Opponents of such action argue that military intervention carries risks of instability or backlash. Yet instability already defines Cuba’s trajectory. A controlled disruption, followed by a transition framework with international support, is less dangerous than indefinite stagnation under a collapsing totalitarian state. Moreover, substantial evidence suggests that a decisive intervention would be welcomed by broad segments of the Cuban population, including elements within the military whose loyalty is transactional rather than ideological.
A U.S. operation against the Cuban communist regime would not be an act of imperialism, but a strategic intervention aligned with hemispheric stability and democratic norms. It would signal that totalitarian entrenchment in the Americas is no longer tolerated and that regimes sustained by repression rather than consent cannot indefinitely rely on diplomatic paralysis. The successful detention of the communist Cuba’s puppet dictator, Nicolás Maduro, and the apparent takeover of the Chavista regime confirm the viability of affirmative U.S. action.
The lesson is clear: pacifism alone does not bring down communism.

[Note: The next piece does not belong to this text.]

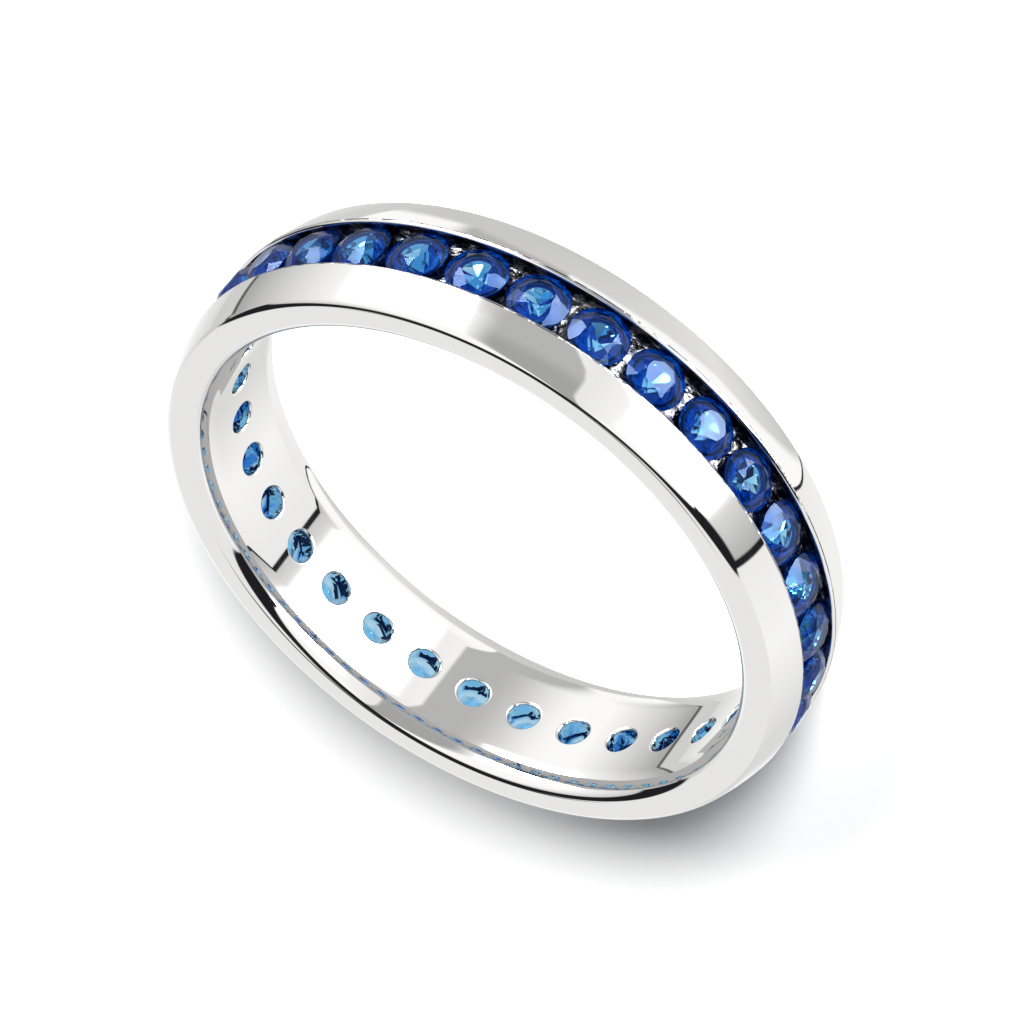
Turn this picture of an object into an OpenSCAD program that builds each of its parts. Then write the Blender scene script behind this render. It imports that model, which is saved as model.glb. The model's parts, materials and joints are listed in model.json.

It prepares the ground, exposes injustice, and mobilizes conscience. However, the definitive rupture of totalitarian power requires force. If the United States is serious about reversing socialist regimes in the Western Hemisphere, neutralizing a key ally of domestic U.S. terrorism, and promoting peace in the region, Castro-communism must disappear. Cuba must not be the exception and remain outside this bold U.S. foreign policy and moral initiative. Cuba is the paradigmatic case.
The opinions expressed in this article are those of the author and do not necessarily reflect the views of the Miami Strategic Intelligence Institute (MSI²).